Sumini tentu saja tergiur dengan rayuan suaminya “Waktu itu ibu pikir ya enak lah, bunga anggreknya bisa dijual, hahahhah,” ujarnya bercerita membayangkan waktu itu yang ada dalam kepalanya adalah kalkulasi jumlah uang yang akan didapatnya.
Jadilah suatu hari di tahun 2009 itu Sumini berangkat bersama suami dan teman-teman suaminya ke hutan Damaran. Ternyata yang diceritakan suaminya bukan bualan belaka. Benar banyak sekali anggrek berbagai jenis dan warna, benar pula perihal aneka jenis hewan yang hidup di dalam hutan Damaran “begitu sampai di sana enggak ada satu pun hewan yang menyerang, ibu melihat gimana hewan-hewan itu menerima kedatangan kami,” kenangnya.
Hari itu kali pertamanya naik gunung dan masuk hutan, ia menyaksikan lebih dari yang diceritakan sang suami: savana hijau yang luas, pepohonan rimbun, air terjun panas yang tentu saja menggembirakan di tengah dinginnnya udara Bener Meriah, dan tentu saja pohon-pohon tumbang pasca ditebang dan titik-titik hutan lainnya yang dijadikan kebun tanpa pohon kayu.
Alih-alih teringat dengan anggrek yang bisa dijual, sepulangnya dari gunung pikirannya justru dipenuhi dengan gambaran hutan Damaran yang indah dan lahan-lahan terbuka penuh kayu tumbang itu. “Makanya sering longsor dan banjir di kampung,” tuturnya menyimpulkan.
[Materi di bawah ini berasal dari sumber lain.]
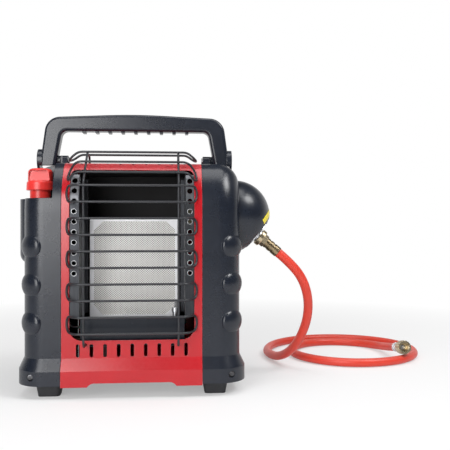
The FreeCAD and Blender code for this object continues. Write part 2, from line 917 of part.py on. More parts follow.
skirt_screws = []
for side in (-1, 1):
    spot = skirt_screw_x * side
    head = cylinder(size("skirt_screw_head"), 1.8,
                    (spot, size("skirt_seat") - 1.8, size("skirt_screw_z")), REAR)
    shank = cylinder(size("skirt_screw"), size("lug_front") - size("skirt_seat") + 9,
                     (spot, size("skirt_seat"), size("skirt_screw_z")), REAR)
    skirt_screws.append(fuse(head, shank))
skirt_screw_group = doc.addObject("Part::Compound", "SkirtScrews")
skirt_screw_group.Links = skirt_screws
finish(skirt_screw_group, "skirt_screws")

# Feet: four tapered rubber blocks, each with a neck up to the pan and a screw from below.
foot_screws = []
for label, side, back in (("foot_front_left", -1, "foot_front"), ("foot_front_right", 1, "foot_front"),
                          ("foot_rear_left", -1, "foot_rear"), ("foot_rear_right", 1, "foot_rear")):
    spot = (foot_x * side, size(back))
    foot = body("Foot")

    def foot_outline(shrink, level):
        across = size("foot_across") / 2 - shrink
        along = size("foot_along") / 2 - shrink
        return outline(foot, "XY_Plane", [
            (spot[0] - across, spot[1] - along, size("foot_radius") - shrink),
            (spot[0] + across, spot[1] - along, size("foot_radius") - shrink),
            (spot[0] + across, spot[1] + along, size("foot_radius") - shrink),
            (spot[0] - across, spot[1] + along, size("foot_radius") - shrink),
        ], level)

    sole = foot_outline(3, zero)
    crown = foot_outline(0, size("case_foot") - 1)
    loft = foot.newObject("PartDesign::AdditiveLoft", "Block")
    loft.Profile = sole
    loft.Sections = [(crown, [""])]
    loft.Ruled = True
    doc.recompute()
    pad(foot, circles(foot, "XY_Plane", [(spot[0], spot[1], size("foot_neck"))], size("case_foot") - 1),
        size("pan_level") - size("case_foot") + 1)
    pocket(foot, circles(foot, "XY_Plane", [(spot[0], spot[1], size("foot_screw"))]), 100, both=True)
    pocket(foot, circles(foot, "XY_Plane", [(spot[0], spot[1], size("foot_screw") * 2.2)]), 10, both=True)
    finish(foot, label)
    shank = cylinder(size("foot_screw"), size("pan_level") + size("pan_sheet") - 3, (spot[0], spot[1], 5))
    head = cylinder(size("foot_screw") * 2, 2, (spot[0], spot[1], 3))
    foot_screws.append(fuse(shank, head))
foot_screw_group = doc.addObject("Part::Compound", "FootScrews")
foot_screw_group.Links = foot_screws
finish(foot_screw_group, "foot_screws")

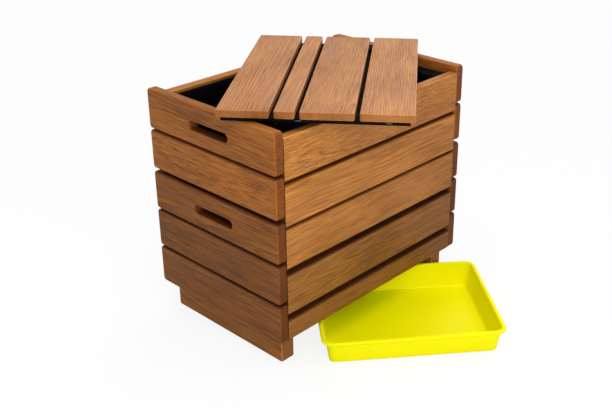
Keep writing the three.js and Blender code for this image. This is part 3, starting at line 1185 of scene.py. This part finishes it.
class WORMERY_OT_fastenings(bpy.types.Operator):
    """Drives the staples of the liners and the lid's sheet, and the screws of the floors"""

    bl_idname = "wormery.fastenings"
    bl_label = "Staples and screws"
    bl_options = {"REGISTER", "UNDO"}

    def execute(self, context):
        settings = context.scene.wormery
        bare = finish("bare_steel", metal_finish, settings.cloth.wire_colour)
        black = finish("black_steel", metal_finish, settings.cloth.black_colour)
        lid_staples(settings, bare)
        liner_staples(settings.cloth, black)
        floor_screws(settings.boards.screw_head, bare)
        return {"FINISHED"}


def lay_floor(stage):
    """A wide floor, seen nearly as plain white, with the object's shadow on it."""
    reach = stage.floor_reach
    corners = [(-reach, -reach, 0), (reach, -reach, 0), (reach, reach, 0), (-reach, reach, 0)]
    mesh = bpy.data.meshes.new("floor")
    mesh.from_pydata(corners, [], [(0, 1, 2, 3)])
    material, nodes = finish_nodes("pale_floor")
    matt = nodes.node("ShaderNodeBsdfDiffuse", sockets={"Color": opaque(stage.floor_colour)})
    bright = nodes.node("ShaderNodeEmission", sockets={"Color": WHITE, "Strength": 1.0})
    share = nodes.node("ShaderNodeLightPath", output="Is Camera Ray") * stage.floor_share
    mixed = nodes.node("ShaderNodeMixShader", sockets={0: share, 1: matt, 2: bright})
    nodes.node("ShaderNodeOutputMaterial", sockets={"Surface": mixed})
    add_object("floor", mesh, material)


def light_world(stage):
    """White where it is seen, straight, in gloss or through glass; everywhere else the fill."""
    world = bpy.data.worlds.new("studio")
    world.use_nodes = True
    bpy.context.scene.world = world
    nodes = Nodes(world.node_tree)
    rays = nodes.node("ShaderNodeLightPath", output="Is Camera Ray")
    outputs = rays.socket.node.outputs
    seen = rays.math("MAXIMUM", Wire(nodes, outputs["Is Glossy Ray"]))
    seen = seen.math("MAXIMUM", Wire(nodes, outputs["Is Transmission Ray"]))
    fill, white = (
        nodes.node("ShaderNodeBackground", sockets={"Color": WHITE, "Strength": strength})
        for strength in (stage.fill, 1.0)
    )
    mixed = nodes.node("ShaderNodeMixShader", sockets={0: seen, 1: fill, 2: white})
    nodes.node("ShaderNodeOutputWorld", sockets={"Surface": mixed})


def add_lamp(name, kind, strength, way):
    """A lamp that shines from the given direction."""
    lamp = bpy.data.lights.new(name, kind)
    lamp.energy = strength
    holder = bpy.data.objects.new(name, lamp)
    holder.rotation_mode = "QUATERNION"
    holder.rotation_quaternion = Vector(way).to_track_quat("Z", "Y")
    bpy.context.scene.collection.objects.link(holder)
    return holder


def add_lamps(stage):
    corner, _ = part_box("upper_end_slat_left_1")
    way = Vector(stage.key_way).normalized()
    key = add_lamp("key_lamp", "AREA", stage.key, way)
    key.data.size = stage.key_size
    key.location = corner + way * stage.key_reach
    key.visible_camera = False
    add_lamp("top_lamp", "SUN", stage.top, stage.top_way).data.angle = stage.top_spread
    add_lamp("side_lamp", "SUN", stage.side, stage.side_way).data.angle = stage.side_spread


def aim_camera(stage):
    """The photograph's camera: its lens points at a pixel that isn't the middle one."""
    cos_e, sin_e = math.cos(stage.elevation), math.sin(stage.elevation)
    back = Vector((math.sin(stage.azimuth) * cos_e, -math.cos(stage.azimuth) * cos_e, sin_e))
    right = Vector((0, 0, 1)).cross(back).normalized()
    up = back.cross(right)
    cos_r, sin_r = math.cos(stage.roll), math.sin(stage.roll)
    lens = bpy.data.cameras.new("camera")
    lens.sensor_width = SENSOR_WIDTH
    lens.lens = stage.focal / PHOTO_WIDTH * SENSOR_WIDTH
    lens.shift_x = (PHOTO_WIDTH / 2 - stage.middle_x) / PHOTO_WIDTH
    lens.shift_y = (stage.middle_y - PHOTO_HEIGHT / 2) / PHOTO_WIDTH
    camera = bpy.data.objects.new("camera", lens)
    camera.matrix_world = axes_at(
        Vector(stage.place), right * cos_r + up * sin_r, up * cos_r - right * sin_r, back
    )
    bpy.context.scene.collection.objects.link(camera)
    bpy.context.scene.camera = camera


class WORMERY_OT_stage(bpy.types.Operator):
    """Sets the floor, the studio light and the camera"""

    bl_idname = "wormery.stage"
    bl_label = "Stage"
    bl_options = {"REGISTER", "UNDO"}

    def execute(self, context):
        stage = context.scene.wormery.stage
        lay_floor(stage)
        light_world(stage)
        add_lamps(stage)
        aim_camera(stage)
        context.scene.view_settings.view_transform = "Standard"
        return {"FINISHED"}


class WORMERY_PT_panel(bpy.types.Panel):
    """Lists the pieces of the wormery and their settings"""

    bl_idname = "WORMERY_PT_panel"
    bl_label = "Wormery"
    bl_space_type = "VIEW_3D"
    bl_region_type = "UI"
    bl_category = "Wormery"

    def draw(self, context):
        for operator in OPERATORS:
            self.layout.operator(operator.bl_idname)
        for part in ("boards", "wood", "cloth", "tray", "stage"):
            group = getattr(context.scene.wormery, part)
            box = self.layout.box()
            for name in group.bl_rna.properties.keys():
                if name not in ("name", "rna_type"):
                    box.prop(group, name)


OPERATORS = (
    WORMERY_OT_end_slats,
    WORMERY_OT_long_slats,
    WORMERY_OT_plinth,
    WORMERY_OT_frame_timbers,
    WORMERY_OT_lid_slats,
    WORMERY_OT_lid_sheet,
    WORMERY_OT_liners,
    WORMERY_OT_tray,
    WORMERY_OT_fastenings,
    WORMERY_OT_stage,
)
GROUPS = (BoardSettings, WoodSettings, ClothSettings, TraySettings, StageSettings, WormerySettings)
CLASSES = GROUPS + OPERATORS + (WORMERY_PT_panel,)


def register():
    for kind in CLASSES:
        bpy.utils.register_class(kind)
    bpy.types.Scene.wormery = bpy.props.PointerProperty(type=WormerySettings)


def unregister():
    del bpy.types.Scene.wormery
    for kind in reversed(CLASSES):
        bpy.utils.unregister_class(kind)


def main():
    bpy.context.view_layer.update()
    register()
    for operator in OPERATORS:
        group, name = operator.bl_idname.split(".")
        getattr(getattr(bpy.ops, group), name)()


if __name__ == "__main__":
    main()
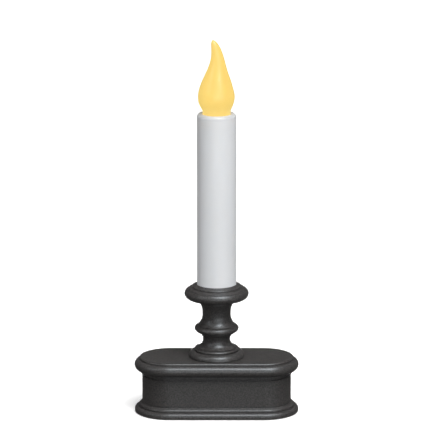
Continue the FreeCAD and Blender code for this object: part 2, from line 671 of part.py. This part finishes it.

Ia akhirnya mengajak ibu-ibu di Desa Damaran ikut naik ke gunung melakukan patroli. Bersama rombongan suaminya, Sumini dan beberapa perempuan yang ikut menandai titik-titik yang rusak dan mencari dalangnya. Juga membuat jalur menuju puncak gunung Damaran, jalur ke air panas, jalur menuju anggrek, dan jalur menuju wilayah hutan yang sedang dirambah.
2011 saat sedang melakukan patroli dengan teman-temannya, Sumini mendapati wilayah hutan yang sedang digunduli ternyata dilakukan oleh tetangganya sendiri. Si tetangga memperistri perempuan asal Tapaktuan, Aceh Selatan dan dari sanalah dia membawa pulang gergaji mesin.
Suatu sore di tahun 2011 itu, saat si tetangga sedang menyeruput kopi sore Sumini datang dan memberitahu untuk tidak menebang pohon “Itu kawasan hutan lindung, makanya lah kita di Damaran ini banjir, bang,” dari suaminya ia tahu bahwa hutan yang ditebang masuk dalam kawasan hutan lindung Taman Nasional Gunung Leuser (TNGL).